Like the citizens of, say, Venezuela, those of the Bahamas are prideful people. In sport they rarely have a big winner to parade before the world. When they do, the steel drums thrum into the scented night and tropical goombay melodies carom off the palm trees. Last week there was quite an inpouring of rum and outpouring of rhythmic celebration because a Bahamian named Doug Silvera, an engineer by trade, beat the world's best drivers in the world's longest and best ocean powerboat race, the Bahamas 500. Did it for the second year in a row, too, and at a record speed of 71.22 mph.
See Douggie Silvera as he struggles happily up from the water at dockside in Lucaya, Grand Bahama, where a rival driver has dipped him, and struts along the quay. He has the sipping tube of a Gatorade jar between his lips and a huge grin on his sun-scorched face, and all around him are a riot of equally happy Bahamians. "I knew you could do it, Douggie." "We prayed for you, Douggie."
"Oh, my," said Silvera, "there are so many other drivers in the world better than I am." "Oh, that's not true," said a massive, ebony-hued friend. "You run for the Bahamas, and that's what I told the mon."
Now Mr. Silvera, he pretty smart mon, you see, because, as the race began, he had a little secret. He was not going to make his refueling stop with the rest of the 20-boat fleet in crowded Nassau Harbor. He was going to race on to Eleuthera, 60 miles away, with light tanks to lend him wings, and make a superfast pit stop there at a facility he had thoughtfully arranged beforehand.
Doug Silvera also had plenty fast boat. Like several others in the race, it was a new 36-footer of the Cigarette breed built by the former world champion, Miami's Don Aronow, and so named because Aronow's last 500 winner was called The Cigarette. Silvera's was named Starduster, and in its yellow and white hull were a pair of MerCruiser engines as strong as 550 horses.
Amazingly, Starduster was ordered just 37 days before the 500. Ordinarily it takes months to build and tune a world-class racer, but Aronow, a man who delights in challenges, had her launched in exactly three weeks. Engines were installed—and, ah! extra-large fuel tanks—and a few brief trial runs were made off Miami scant days before the $65,000 boat was shipped to Lucaya, barely in time for the race.

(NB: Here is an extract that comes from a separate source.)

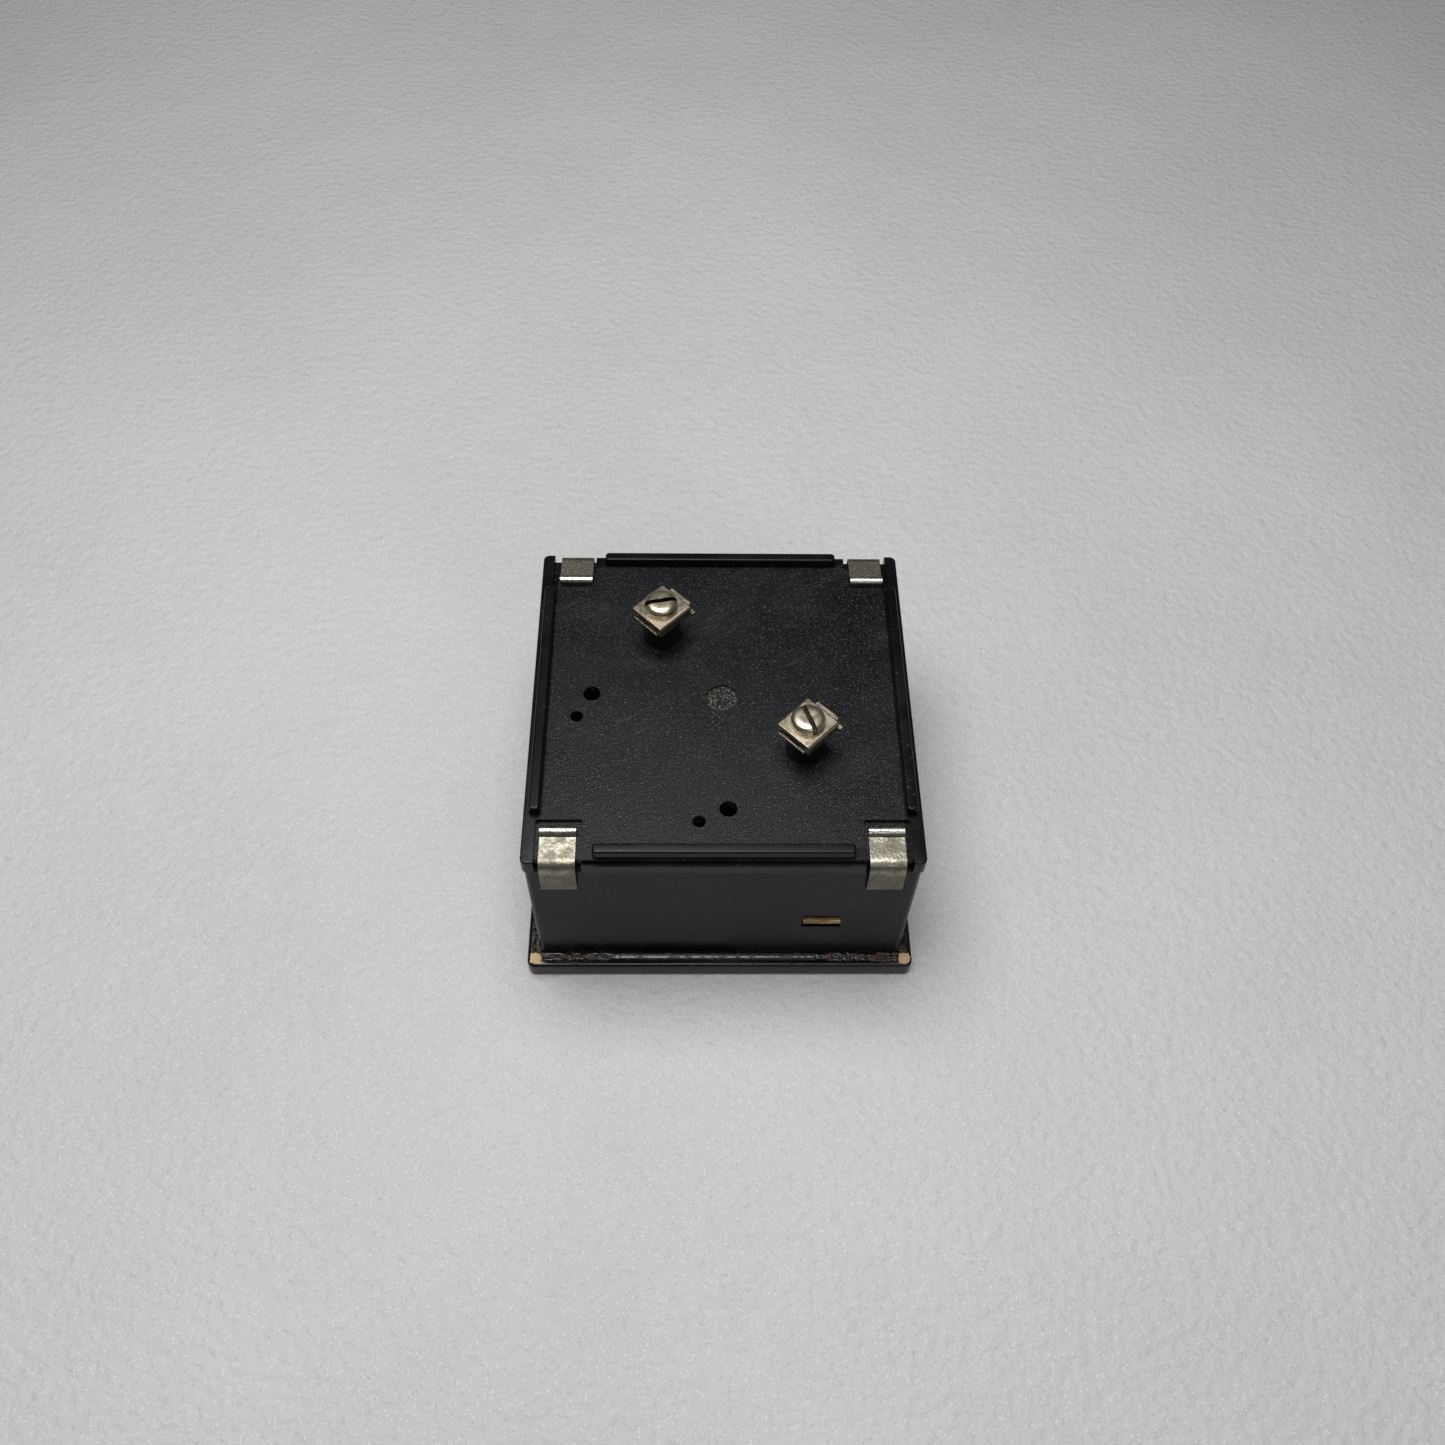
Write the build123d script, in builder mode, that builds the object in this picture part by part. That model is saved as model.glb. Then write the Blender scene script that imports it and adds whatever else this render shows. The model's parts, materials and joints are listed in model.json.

Silvera had a powerful booster in the flamboyant race promoter, Sherman (Red) Crise. The 500 race promoter. Mr. Crise, he not only plenty smart mon but plenty surefooted, too. There had been talk that the race would die after this year, but if a Bahamian won, how could anyone deny Mr. Crise a 500 in 1972.
Silvera assembled a first-rate crew in Mark Raymond, a Floridian who is a veteran of the race, and Bill Sirois, a past winner of the world outboard championship on Arizona's Lake Havasu. At Lucaya, there was time only for superficial testing, which bothered Raymond not at all. "Every foot you go joyriding," he maintains, "is a foot you don't go racing."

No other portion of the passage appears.